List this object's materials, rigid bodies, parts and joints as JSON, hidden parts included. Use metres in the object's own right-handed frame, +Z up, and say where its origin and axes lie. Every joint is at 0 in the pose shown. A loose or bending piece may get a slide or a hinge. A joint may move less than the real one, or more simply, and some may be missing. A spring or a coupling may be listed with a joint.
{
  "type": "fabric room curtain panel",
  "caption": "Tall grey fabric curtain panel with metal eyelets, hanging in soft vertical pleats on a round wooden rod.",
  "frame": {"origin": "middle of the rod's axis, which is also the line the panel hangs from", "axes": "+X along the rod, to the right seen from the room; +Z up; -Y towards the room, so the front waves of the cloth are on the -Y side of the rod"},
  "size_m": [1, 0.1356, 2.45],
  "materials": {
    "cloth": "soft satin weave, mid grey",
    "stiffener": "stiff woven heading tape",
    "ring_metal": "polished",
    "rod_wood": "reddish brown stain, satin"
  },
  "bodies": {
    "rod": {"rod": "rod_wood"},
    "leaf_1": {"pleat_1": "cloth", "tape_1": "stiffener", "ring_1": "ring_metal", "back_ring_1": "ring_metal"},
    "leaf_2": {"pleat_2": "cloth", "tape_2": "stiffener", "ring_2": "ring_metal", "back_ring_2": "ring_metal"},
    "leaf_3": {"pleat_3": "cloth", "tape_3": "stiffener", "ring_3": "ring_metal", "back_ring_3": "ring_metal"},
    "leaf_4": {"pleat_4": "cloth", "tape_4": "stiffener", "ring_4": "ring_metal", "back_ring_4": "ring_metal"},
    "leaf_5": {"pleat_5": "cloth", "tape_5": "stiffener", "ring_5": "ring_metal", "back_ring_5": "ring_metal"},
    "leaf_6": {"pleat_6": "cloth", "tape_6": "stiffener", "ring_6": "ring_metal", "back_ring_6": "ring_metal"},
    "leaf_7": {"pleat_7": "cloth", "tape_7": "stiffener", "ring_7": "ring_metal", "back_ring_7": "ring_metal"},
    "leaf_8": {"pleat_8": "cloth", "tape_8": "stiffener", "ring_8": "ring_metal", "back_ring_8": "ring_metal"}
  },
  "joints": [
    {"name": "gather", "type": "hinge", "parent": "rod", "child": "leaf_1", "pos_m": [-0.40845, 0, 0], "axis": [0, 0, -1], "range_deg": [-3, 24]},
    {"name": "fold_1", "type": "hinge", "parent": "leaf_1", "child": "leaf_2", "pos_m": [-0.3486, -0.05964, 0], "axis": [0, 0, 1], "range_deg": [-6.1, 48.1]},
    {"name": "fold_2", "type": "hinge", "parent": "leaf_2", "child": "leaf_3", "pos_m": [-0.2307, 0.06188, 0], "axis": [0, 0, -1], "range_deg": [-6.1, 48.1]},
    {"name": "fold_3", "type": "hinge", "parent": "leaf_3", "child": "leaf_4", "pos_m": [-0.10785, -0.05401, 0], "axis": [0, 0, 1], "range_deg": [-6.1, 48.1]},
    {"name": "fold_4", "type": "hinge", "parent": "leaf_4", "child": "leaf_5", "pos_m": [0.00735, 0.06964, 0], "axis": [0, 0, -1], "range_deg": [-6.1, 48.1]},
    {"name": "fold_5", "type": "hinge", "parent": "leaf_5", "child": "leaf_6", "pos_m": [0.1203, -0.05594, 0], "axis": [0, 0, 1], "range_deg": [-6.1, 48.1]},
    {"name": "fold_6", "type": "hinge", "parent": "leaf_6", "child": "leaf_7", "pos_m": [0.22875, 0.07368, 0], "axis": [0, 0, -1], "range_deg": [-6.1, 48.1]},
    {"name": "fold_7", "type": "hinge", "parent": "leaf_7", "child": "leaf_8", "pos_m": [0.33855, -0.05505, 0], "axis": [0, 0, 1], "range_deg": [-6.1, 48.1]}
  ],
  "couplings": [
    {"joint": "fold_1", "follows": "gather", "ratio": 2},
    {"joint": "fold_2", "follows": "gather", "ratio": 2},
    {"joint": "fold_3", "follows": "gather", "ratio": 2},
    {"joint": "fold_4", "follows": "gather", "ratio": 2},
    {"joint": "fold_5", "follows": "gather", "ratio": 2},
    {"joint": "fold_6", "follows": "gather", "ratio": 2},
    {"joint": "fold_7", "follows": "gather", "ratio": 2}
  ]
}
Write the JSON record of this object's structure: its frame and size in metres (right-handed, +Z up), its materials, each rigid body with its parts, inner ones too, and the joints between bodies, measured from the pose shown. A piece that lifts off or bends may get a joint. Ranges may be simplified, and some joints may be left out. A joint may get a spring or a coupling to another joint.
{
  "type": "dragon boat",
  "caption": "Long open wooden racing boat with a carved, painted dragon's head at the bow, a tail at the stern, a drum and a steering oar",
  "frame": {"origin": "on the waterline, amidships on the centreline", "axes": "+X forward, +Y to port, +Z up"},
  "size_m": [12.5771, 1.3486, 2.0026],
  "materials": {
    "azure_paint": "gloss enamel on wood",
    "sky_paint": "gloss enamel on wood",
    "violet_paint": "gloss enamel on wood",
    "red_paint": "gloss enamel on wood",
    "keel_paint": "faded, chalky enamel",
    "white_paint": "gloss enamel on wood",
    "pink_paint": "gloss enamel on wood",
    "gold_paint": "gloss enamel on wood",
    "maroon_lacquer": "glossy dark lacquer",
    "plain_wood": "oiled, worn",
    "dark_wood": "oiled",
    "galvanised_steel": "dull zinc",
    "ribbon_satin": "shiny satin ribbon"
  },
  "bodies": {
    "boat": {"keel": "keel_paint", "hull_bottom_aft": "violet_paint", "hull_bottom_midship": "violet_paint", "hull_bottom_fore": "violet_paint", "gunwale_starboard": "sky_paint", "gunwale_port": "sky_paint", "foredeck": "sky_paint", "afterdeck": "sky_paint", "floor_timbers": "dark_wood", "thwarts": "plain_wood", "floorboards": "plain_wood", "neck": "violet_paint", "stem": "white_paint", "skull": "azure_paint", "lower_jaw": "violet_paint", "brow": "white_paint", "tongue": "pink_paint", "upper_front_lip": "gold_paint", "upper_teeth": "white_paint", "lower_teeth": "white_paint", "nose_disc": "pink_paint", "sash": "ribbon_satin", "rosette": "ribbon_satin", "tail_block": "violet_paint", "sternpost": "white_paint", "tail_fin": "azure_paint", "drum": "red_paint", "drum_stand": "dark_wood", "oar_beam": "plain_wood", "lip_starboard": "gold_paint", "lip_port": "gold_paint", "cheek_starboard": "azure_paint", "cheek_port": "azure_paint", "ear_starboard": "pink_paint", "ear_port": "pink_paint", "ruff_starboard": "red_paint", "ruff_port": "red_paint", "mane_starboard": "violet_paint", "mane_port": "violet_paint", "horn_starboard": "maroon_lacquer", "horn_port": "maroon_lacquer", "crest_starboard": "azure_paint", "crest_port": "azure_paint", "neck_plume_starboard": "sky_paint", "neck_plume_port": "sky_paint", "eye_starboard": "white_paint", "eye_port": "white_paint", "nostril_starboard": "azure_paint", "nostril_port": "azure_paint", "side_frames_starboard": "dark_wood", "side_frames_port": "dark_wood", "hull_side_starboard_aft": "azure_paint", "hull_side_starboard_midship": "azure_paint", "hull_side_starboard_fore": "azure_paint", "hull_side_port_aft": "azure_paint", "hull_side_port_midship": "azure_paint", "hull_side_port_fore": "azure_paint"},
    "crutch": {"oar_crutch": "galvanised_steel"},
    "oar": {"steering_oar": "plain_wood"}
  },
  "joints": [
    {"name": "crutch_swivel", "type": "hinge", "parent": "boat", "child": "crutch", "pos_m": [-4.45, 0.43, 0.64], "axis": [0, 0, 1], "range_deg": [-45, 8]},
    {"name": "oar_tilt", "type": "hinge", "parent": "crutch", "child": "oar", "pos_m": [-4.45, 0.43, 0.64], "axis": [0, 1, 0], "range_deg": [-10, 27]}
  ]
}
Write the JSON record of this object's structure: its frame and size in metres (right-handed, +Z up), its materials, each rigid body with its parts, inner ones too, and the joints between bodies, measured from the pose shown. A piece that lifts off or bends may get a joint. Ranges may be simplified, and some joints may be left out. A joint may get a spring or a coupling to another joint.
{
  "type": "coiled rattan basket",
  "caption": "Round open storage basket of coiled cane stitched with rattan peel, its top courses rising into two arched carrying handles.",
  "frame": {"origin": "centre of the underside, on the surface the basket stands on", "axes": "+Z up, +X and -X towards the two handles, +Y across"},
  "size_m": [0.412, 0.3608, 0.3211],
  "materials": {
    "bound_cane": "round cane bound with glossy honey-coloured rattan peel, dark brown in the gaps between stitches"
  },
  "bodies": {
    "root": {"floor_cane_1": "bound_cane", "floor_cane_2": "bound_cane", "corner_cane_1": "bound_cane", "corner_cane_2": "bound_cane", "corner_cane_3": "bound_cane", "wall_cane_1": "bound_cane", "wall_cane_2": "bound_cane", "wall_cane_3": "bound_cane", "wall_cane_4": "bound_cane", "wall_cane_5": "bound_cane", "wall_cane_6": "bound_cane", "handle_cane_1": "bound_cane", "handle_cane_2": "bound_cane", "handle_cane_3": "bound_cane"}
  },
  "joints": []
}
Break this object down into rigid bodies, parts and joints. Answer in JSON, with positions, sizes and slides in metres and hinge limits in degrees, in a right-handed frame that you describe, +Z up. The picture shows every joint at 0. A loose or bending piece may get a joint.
--------------------
Work to do: Copy out every line of the data that includes the word "handed".

Task result:
List this object's materials, rigid bodies, parts and joints as JSON, hidden parts included. Use metres in the object's own right-handed frame, +Z up, and say where its origin and axes lie. Every joint is at 0 in the pose shown. A loose or bending piece may get a slide or a hinge. A joint may move less than the real one, or more simply, and some may be missing. A spring or a coupling may be listed with a joint.
Write the JSON record of this object's structure: its frame and size in metres (right-handed, +Z up), its materials, each rigid body with its parts, inner ones too, and the joints between bodies, measured from the pose shown. A piece that lifts off or bends may get a joint. Ranges may be simplified, and some joints may be left out. A joint may get a spring or a coupling to another joint.
Write the JSON record of this object's structure: its frame and size in metres (right-handed, +Z up), its materials, each rigid body with its parts, inner ones too, and the joints between bodies, measured from the pose shown. A piece that lifts off or bends may get a joint. Ranges may be simplified, and some joints may be left out. A joint may get a spring or a coupling to another joint.
Break this object down into rigid bodies, parts and joints. Answer in JSON, with positions, sizes and slides in metres and hinge limits in degrees, in a right-handed frame that you describe, +Z up. The picture shows every joint at 0. A loose or bending piece may get a joint.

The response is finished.